**WHAT TO WORK ON:**
Start at the first line of the material below and retype each line through the one containing "helpers, in millimetres", exactly.

·····

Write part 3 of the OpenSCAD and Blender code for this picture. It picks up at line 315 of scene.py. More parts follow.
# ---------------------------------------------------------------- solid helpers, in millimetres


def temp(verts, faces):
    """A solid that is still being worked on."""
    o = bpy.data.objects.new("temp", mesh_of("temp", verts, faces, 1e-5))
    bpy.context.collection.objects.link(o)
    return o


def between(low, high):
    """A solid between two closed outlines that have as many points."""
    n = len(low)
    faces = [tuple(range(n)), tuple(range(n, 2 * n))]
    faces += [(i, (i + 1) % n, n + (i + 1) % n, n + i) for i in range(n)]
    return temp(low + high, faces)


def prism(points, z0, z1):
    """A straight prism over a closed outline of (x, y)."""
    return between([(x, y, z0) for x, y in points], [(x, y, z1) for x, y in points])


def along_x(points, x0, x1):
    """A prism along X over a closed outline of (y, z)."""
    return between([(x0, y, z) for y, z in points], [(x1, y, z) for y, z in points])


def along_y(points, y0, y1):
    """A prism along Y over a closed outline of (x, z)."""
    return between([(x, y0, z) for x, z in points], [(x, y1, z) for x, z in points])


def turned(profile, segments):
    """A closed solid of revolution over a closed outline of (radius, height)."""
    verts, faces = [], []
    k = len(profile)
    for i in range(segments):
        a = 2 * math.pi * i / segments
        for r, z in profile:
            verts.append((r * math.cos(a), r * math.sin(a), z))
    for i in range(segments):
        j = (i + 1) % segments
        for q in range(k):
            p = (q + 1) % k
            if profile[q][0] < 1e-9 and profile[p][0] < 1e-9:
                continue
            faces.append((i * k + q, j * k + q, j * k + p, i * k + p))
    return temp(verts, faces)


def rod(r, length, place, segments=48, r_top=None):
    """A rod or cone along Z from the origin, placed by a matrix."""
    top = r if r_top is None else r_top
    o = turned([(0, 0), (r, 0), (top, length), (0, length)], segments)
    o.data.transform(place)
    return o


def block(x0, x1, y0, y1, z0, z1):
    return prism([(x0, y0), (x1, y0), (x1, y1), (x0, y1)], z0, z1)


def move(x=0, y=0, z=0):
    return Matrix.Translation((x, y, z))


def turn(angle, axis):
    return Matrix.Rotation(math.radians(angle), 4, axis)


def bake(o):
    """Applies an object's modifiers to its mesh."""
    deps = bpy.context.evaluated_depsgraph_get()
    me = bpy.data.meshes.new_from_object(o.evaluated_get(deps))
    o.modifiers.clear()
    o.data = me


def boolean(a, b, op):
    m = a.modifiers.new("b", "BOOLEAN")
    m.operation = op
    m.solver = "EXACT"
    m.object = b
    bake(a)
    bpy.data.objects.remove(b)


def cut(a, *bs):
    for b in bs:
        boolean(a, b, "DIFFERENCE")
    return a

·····

**COMPLETED EXERCISE:**
Write part 3 of the OpenSCAD and Blender code for this picture. It picks up at line 315 of scene.py. More parts follow.
# ---------------------------------------------------------------- solid helpers, in millimetres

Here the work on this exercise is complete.